What happens along the value chain in the built environment is the key to a more sustainable future. More emphasis is being placed on the raw materials at the start of the value chain, from mining the resources required for buildings and using innovation to reduce the carbon footprint of cement, right through to end of life disposal of buildings. There is growing recognition that retrofitting older buildings brings costs savings and a host of environmental and social benefits. This is especially true as businesses are forced to meet more legal and legislative requirements.
Denise agrees: “Construction is one of the biggest emitters of greenhouse gases and the property sector as a whole can play a key role is helping us hit Net Zero. But it’s important to look beyond that narrow goal and think more holistically about how sustainable communities can support regenerative design.”

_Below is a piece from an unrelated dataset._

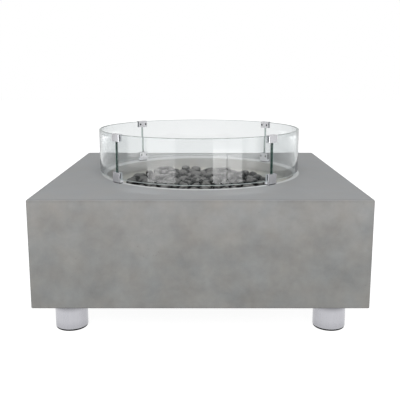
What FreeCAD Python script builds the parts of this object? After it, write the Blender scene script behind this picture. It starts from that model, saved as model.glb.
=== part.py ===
import FreeCAD, Part
import math
import os
import random
import re

import Sketcher
from FreeCAD import Placement, Rotation, Vector

# Square gas fire pit table. Millimetres, +Z up, origin on the floor under the middle of the table.
# The front looks along -Y. The controls are in the rear wall, on the +Y side.

# Driving sizes
SIZES = {
    # concrete shell
    "body_width": 1067,
    "body_height": 350,
    "wall_thickness": 22,
    "top_thickness": 24,
    "outer_round": 6,
    "foot_round": 2.5,
    "rim_radius": 359,
    "rim_round": 5,
    "well_depth": 62,
    "well_round": 26,
    "well_wall": 20,
    "well_floor": 20,
    # base frame and its fasteners
    "frame_flange": 40,
    "frame_steel": 5,
    "frame_gap": 1,
    "corner_plate": 190,
    "insert_radius": 7,
    "insert_length": 16,
    "frame_screw_radius": 4,
    "frame_screw_spread": 250,
    "frame_screw_head": 8,
    "frame_screw_head_height": 5,
    # legs and feet
    "leg_radius": 53,
    "leg_tube": 2.5,
    "leg_length": 94,
    "leg_plate": 8,
    "leg_inset": 105,
    "bolt_circle": 32,
    "bolt_radius": 4,
    "bolt_head": 7,
    "bolt_head_height": 5.5,
    "foot_thickness": 6,
    "foot_inset": 1.5,
    "foot_plug": 12,
    # burner
    "pan_radius": 195,
    "pan_sheet": 1.5,
    "dish_radius": 177,
    "dish_depth": 10,
    "pan_gap": 4,
    "ring_radius": 127,
    "ring_tube": 9.5,
    "ring_bore": 7.5,
    "bar_tube": 8,
    "bar_bore": 6,
    "ring_height": 20,
    "port_radius": 1.5,
    "hub_radius": 19,
    "hub_height": 28,
    "hub_cap": 6,
    "nipple_radius": 10.5,
    "nipple_bore": 7.5,
    "nipple_length": 62,
    "locknut_width": 34,
    "locknut_height": 8,
    "mixer_radius": 15,
    "mixer_height": 46,
    "mixer_neck": 12,
    "mixer_window": 8,
    "shield_radius": 140,
    "shield_sheet": 1.2,
    "shield_drop": 34,
    "spacer_circle": 98,
    "spacer_radius": 5,
    "shield_screw": 2.5,
    # ignition at the burner
    "igniter_gap": 26,
    "bracket_width": 34,
    "bracket_depth": 22,
    "bracket_height": 22,
    "bracket_sheet": 1.5,
    "probe_spread": 18,
    "electrode_radius": 4,
    "electrode_tip": 1.2,
    "electrode_point": 6,
    "thermocouple_radius": 3,
    "thermocouple_extra": 4,
    "probe_top": 34,
    "probe_tail": 24,
    # lava stones
    "heap_radius": 270,
    "heap_shift": -16,
    "heap_forward": 50,
    "heap_rise": 4,
    "heap_edge_drop": 2,
    "stone_largest": 27,
    "stone_smallest": 15,
    "stone_flatness": 0.78,
    "stone_gap": 0.3,
    # control tray in the rear wall
    "control_height": 200,
    "tray_width": 230,
    "tray_height": 116,
    "tray_depth": 44,
    "tray_sheet": 1.5,
    "tray_flange": 14,
    "tray_recess": 3,
    "tray_round": 8,
    "tray_gap": 1,
    "tray_screw": 2,
    "tray_screw_head": 4,
    "tray_screw_head_height": 2,
    "tray_screw_length": 12,
    # gas valve and knob
    "valve_width": 40,
    "valve_rise": 16,
    "valve_drop": 38,
    "valve_depth": 40,
    "valve_neck": 9,
    "valve_neck_length": 8,
    "stem_radius": 4,
    "stem_depth": 14,
    "stem_reach": 27,
    "plunger_radius": 6,
    "plunger_length": 12,
    "push_travel": 4,
    "magnet_radius": 9,
    "magnet_length": 22,
    "port_boss": 8,
    "port_length": 11,
    "outlet_drop": 28,
    "knob_radius": 23,
    "knob_height": 19,
    "knob_gap": 6,
    "knob_grip": 3,
    # igniter
    "button_offset": 75,
    "module_radius": 14,
    "module_length": 52,
    "module_neck": 11,
    "module_neck_length": 9,
    "button_radius": 7.5,
    "button_length": 16,
    "button_proud": 7,
    # gas inlet
    "inlet_offset": 80,
    "inlet_neck": 9.5,
    "inlet_neck_proud": 2,
    "flare_radius": 7.9,
    "flare_length": 24,
    "flare_bore": 4,
    "inlet_collar": 12,
    "elbow_size": 18,
    "pipe_radius": 5,
    "panel_nut_height": 4,
    # hose and leads
    "hose_radius": 7,
    "lead_radius": 2.5,
    "capillary_radius": 1.5,
    # wind guard
    "guard_shift": -5,
    "guard_turn": -3.9,
    "glass_setback": 21.4,
    "glass_thickness": 8,
    "glass_height": 156,
    "glass_lift": 13.5,
    "glass_arris": 1,
    "panel_gap": 4,
    "clip_width": 40,
    "clip_outer": 4,
    "clip_inner": 5,
    "clip_slot": 0.6,
    "clip_web": 3,
    "top_clip_height": 26,
    "top_clip_rise": 2,
    "bottom_clip_height": 34,
    "clip_round": 1,
    "pad_thickness": 0.5,
    "pad_height": 18,
    "clip_foot": 3,
    "clip_foot_inset": 2,
    "clip_screw": 3,
    "clip_screw_spread": 13.5,
    "clip_screw_length": 3.4,
    "fit_gap": 0.05,
}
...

She adds: “Green space is not only important in combating climate change but will play a key role in improving people’s physical and mental health. Together we can find ways to encourage biodiversity, keep materials in the value chain as part of the circular economy, and support the development of sustainable smart cities.”
GCW is working with Wylde to help unlock these opportunities. It is finalising its internal blueprint and action plan, whilst producing an external document to highlight its vision and strategy. Embedding sustainability as part of a business strategy is an ongoing process and one that involves changing mindsets to understand the wealth of environmental, social, and business benefits on offer. Let’s come together to put sustainability at the heart of placemaking.